>>>

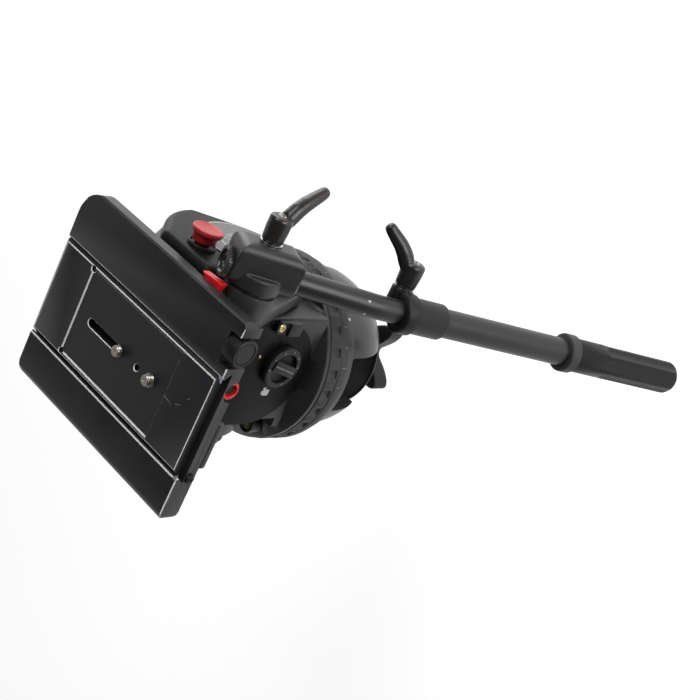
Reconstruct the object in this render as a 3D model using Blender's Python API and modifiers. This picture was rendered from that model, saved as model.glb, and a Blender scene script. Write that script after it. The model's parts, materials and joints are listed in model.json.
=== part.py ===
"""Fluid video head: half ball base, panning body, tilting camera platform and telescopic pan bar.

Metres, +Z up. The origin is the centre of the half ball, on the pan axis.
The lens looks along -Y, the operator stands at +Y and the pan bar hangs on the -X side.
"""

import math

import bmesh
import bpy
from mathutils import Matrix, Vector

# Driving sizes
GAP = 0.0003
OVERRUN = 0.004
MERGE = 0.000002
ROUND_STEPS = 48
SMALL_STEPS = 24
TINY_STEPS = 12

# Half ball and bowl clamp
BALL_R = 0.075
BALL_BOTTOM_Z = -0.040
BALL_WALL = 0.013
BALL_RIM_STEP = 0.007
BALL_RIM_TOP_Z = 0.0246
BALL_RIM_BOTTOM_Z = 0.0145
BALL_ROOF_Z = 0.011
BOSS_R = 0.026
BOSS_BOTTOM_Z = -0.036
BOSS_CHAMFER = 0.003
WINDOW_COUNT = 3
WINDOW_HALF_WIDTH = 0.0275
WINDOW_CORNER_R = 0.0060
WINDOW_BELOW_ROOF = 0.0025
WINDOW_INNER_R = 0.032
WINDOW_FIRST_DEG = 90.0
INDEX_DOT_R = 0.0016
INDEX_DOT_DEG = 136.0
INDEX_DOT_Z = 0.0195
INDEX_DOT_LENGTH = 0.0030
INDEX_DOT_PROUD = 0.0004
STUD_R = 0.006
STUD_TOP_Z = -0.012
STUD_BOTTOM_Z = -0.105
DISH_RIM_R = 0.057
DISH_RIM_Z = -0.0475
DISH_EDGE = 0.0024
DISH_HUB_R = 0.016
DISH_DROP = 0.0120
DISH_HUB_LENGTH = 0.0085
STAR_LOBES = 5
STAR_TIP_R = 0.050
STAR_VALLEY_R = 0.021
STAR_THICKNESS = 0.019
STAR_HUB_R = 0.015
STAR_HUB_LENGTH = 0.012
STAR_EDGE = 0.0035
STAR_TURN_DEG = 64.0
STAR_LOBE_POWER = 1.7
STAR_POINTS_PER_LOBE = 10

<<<

__Task statement__. Return every line exactly.

__Task result__.
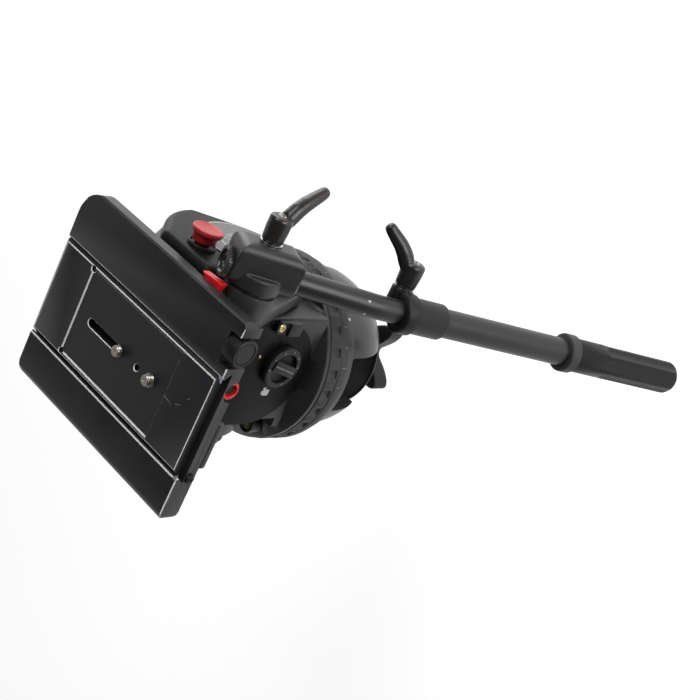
Reconstruct the object in this render as a 3D model using Blender's Python API and modifiers. This picture was rendered from that model, saved as model.glb, and a Blender scene script. Write that script after it. The model's parts, materials and joints are listed in model.json.
=== part.py ===
"""Fluid video head: half ball base, panning body, tilting camera platform and telescopic pan bar.

Metres, +Z up. The origin is the centre of the half ball, on the pan axis.
The lens looks along -Y, the operator stands at +Y and the pan bar hangs on the -X side.
"""

import math

import bmesh
import bpy
from mathutils import Matrix, Vector

# Driving sizes
GAP = 0.0003
OVERRUN = 0.004
MERGE = 0.000002
ROUND_STEPS = 48
SMALL_STEPS = 24
TINY_STEPS = 12

# Half ball and bowl clamp
BALL_R = 0.075
BALL_BOTTOM_Z = -0.040
BALL_WALL = 0.013
BALL_RIM_STEP = 0.007
BALL_RIM_TOP_Z = 0.0246
BALL_RIM_BOTTOM_Z = 0.0145
BALL_ROOF_Z = 0.011
BOSS_R = 0.026
BOSS_BOTTOM_Z = -0.036
BOSS_CHAMFER = 0.003
WINDOW_COUNT = 3
WINDOW_HALF_WIDTH = 0.0275
WINDOW_CORNER_R = 0.0060
WINDOW_BELOW_ROOF = 0.0025
WINDOW_INNER_R = 0.032
WINDOW_FIRST_DEG = 90.0
INDEX_DOT_R = 0.0016
INDEX_DOT_DEG = 136.0
INDEX_DOT_Z = 0.0195
INDEX_DOT_LENGTH = 0.0030
INDEX_DOT_PROUD = 0.0004
STUD_R = 0.006
STUD_TOP_Z = -0.012
STUD_BOTTOM_Z = -0.105
DISH_RIM_R = 0.057
DISH_RIM_Z = -0.0475
DISH_EDGE = 0.0024
DISH_HUB_R = 0.016
DISH_DROP = 0.0120
DISH_HUB_LENGTH = 0.0085
STAR_LOBES = 5
STAR_TIP_R = 0.050
STAR_VALLEY_R = 0.021
STAR_THICKNESS = 0.019
STAR_HUB_R = 0.015
STAR_HUB_LENGTH = 0.012
STAR_EDGE = 0.0035
STAR_TURN_DEG = 64.0
STAR_LOBE_POWER = 1.7
STAR_POINTS_PER_LOBE = 10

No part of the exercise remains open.